Re: Friendly amendment to Motion 25
> From: "Nate Hayes" <nh@xxxxxxxxxxxxxxxxx>
> To: "P-1788" <stds-1788@xxxxxxxxxxxxxxxxx>
> Subject: Friendly amendment to Motion 25
> Date: Sat, 28 May 2011 12:25:11 -0500
>
>
> P1788,
>
> In light of recent discussions, I submit the attached PDF as a friendly
> amendment to Motion 25.
>
> Since there appears to be strong agreement between myself, John and Arnold
> on the treatment of the min and max operations, I have moved this out of the
> rationale and into the motion text.
>
> To capture other ground which appears to have been gained, I also added a
> new section in the rationale entitled "Towards a Foundation of Decorations"
> that I hope people will consider.
>
> Sincerely,
>
> Nate Hayes
>
Nate,
In future it might be nice if you 'decorated' such friendly
amendments with the changes from the original motion. Or,
at least, tell us what the differences are. As best I can
tell the only differences are in the new section 2.4 & a
new section 3.3 discussing FTDIA.
No matter.
In section 2.4 you state that the domain for min & max shall
be the same as for add. Indeed, I am fairly sure that the
domain for min & max must be strictly LARGER than that for
add. Min & max must be defined for empty operands & non-
empty results whereas add is not. That is, min & max of a
non-empty operand together with an empty operand must be the
non-empty operand. So min & max return results in a domain
where add would return empty. Min & max of both empty
operands is empty just as it is in add. I'll leave it to
your sense of parsimony of definition to decide whether that
case is outside the domain of min & max or inside it &
defined to be empty.
You make no mention of it but it must be true that union &
intersection also differ from add in their domains of
validity.
The continuous you describe in definition 1 is C0 continuous.

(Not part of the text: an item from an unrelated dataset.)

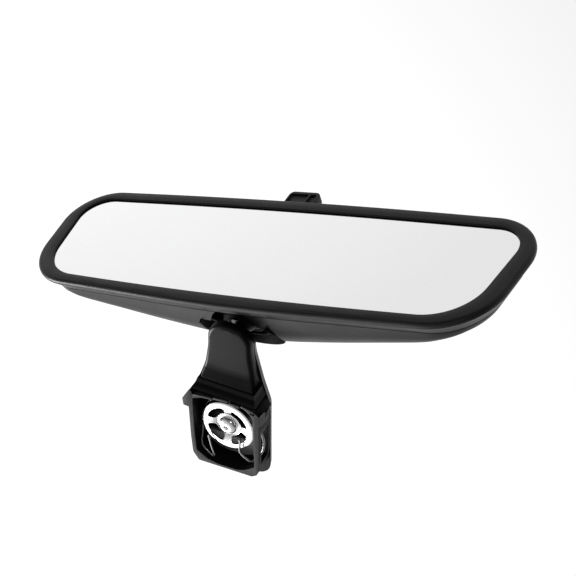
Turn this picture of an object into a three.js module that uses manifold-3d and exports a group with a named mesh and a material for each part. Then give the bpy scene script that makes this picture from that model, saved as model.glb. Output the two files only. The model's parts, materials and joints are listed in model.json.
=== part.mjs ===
// Interior rearview mirror: a prismatic glass in a moulded head that swivels on a ball joint,
// a short arm, and a windscreen mount with a spring disc and a wire clip.
// Millimetres, +Z up. The origin is the middle of the mount's mating face, +Z points out of it
// to the windscreen, and the driver looks along +Y at a glass that faces -Y.
import * as THREE from 'three';
import { mergeVertices } from 'three/addons/utils/BufferGeometryUtils.js';
import Module from 'manifold-3d';

const wasm = await Module();
wasm.setup();

const { Vector2, Vector3 } = THREE;

// ---- driving dimensions -------------------------------------------------------------------
const GAP = 0.3; // clearance between pieces that touch

// head frame: origin at the middle of the glass opening on the bezel's front plane,
// x across, y away from the driver, z up
const HEAD_ORIGIN = new Vector3(5.0, -72.3, -46.7);
const HEAD_X = new Vector3(0.9625, 0.2617, -0.071);
const HEAD_Y = new Vector3(-0.2684, 0.9568, -0.112);
const BALL = new Vector3(0, 20, 23); // ball centre in the head frame
const BALL_R = 7;

// an outline is a six-sided polygon with rounded corners: a bowed top and bottom edge each have
// a middle point, and meet the slanting ends at `end`, `halfWidth` across
const OPENING = {
  top: { middle: 32.1, end: 28.0, halfWidth: 112.8, bow: 2100, corner: 24.8 },
  bottom: { middle: -33.3, end: -30.4, halfWidth: 122.6, bow: 3300, corner: 14 },
};
const RIM = {
  top: { middle: 39.0, end: 33.7, halfWidth: 121.6, bow: 900, corner: 31 },
  bottom: { middle: -40.8, end: -36.9, halfWidth: 131.4, bow: 3000, corner: 24 },
};
const BOW_STEPS = 7;
const CORNER_STEPS = 6;
const LONG_STEPS = 3;
const SIDE_STEPS = 2;

const BEZEL_DEPTH = 9.3;
const RIM_TAPER = 5; // the bezel's side leans in by this much towards its back
const GLASS_RECESS = 1.4;
const GLASS_LIP = 0.7; // how far the glass reaches under the bezel's lip
const GLASS_THIN = 1.8;
const GLASS_THICK = 4.2;
const BACKING = 0.8;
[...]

This must be so if, as you state later:
S(sqrt,[0,4]) = D3.
Definition 3 only applies to functions for which having one
of their operands empty is OUTSIDE their domain. Min & max
are counter examples as may be other functions.
The entries in the table in section 3 contain all possible
examples of a decoration crossed with an empty or non-empty
result. And yet for many of the entries I cannot think of
an example that applies. Can you provide representative
examples for each entry please?
Many of the entries seem contradictory or, at least,
confusing without examples to guide me. In particular,
decoration = D0, result = non-empty seems to describe a
function that manages to return a non-empty result even
though the cross product of its operands is entirely
OUTSIDE its domain of definition. Other entries have
similar conceptual problems for me.
Whether your philosophy is tracking or static the one
fundamental property we need to prove an FTDIA is the subset
property. That is, if xx \subset yy then we must have
S(f,xx) >= S(f,yy) FOR ALL xx, yy, & f.
And yet you permit (in so many words on page 2):
S(sqrt,[0,4]) = D3
S(sqrt,[-1,2]) = D1
S(sqrt,[-3,-1]) = D0
Thus, were I to have xx = [-3,-1] & yy = [-3,2] we would
have xx \subset yy but S(sqrt,xx) < S(sqrt,yy).
You use the word Tracking when you describe your approach
but this is neither tracking nor static behavior. And not
consistent with FTDIA as I have come to understand it.
And we still have no decoration for 'ill'.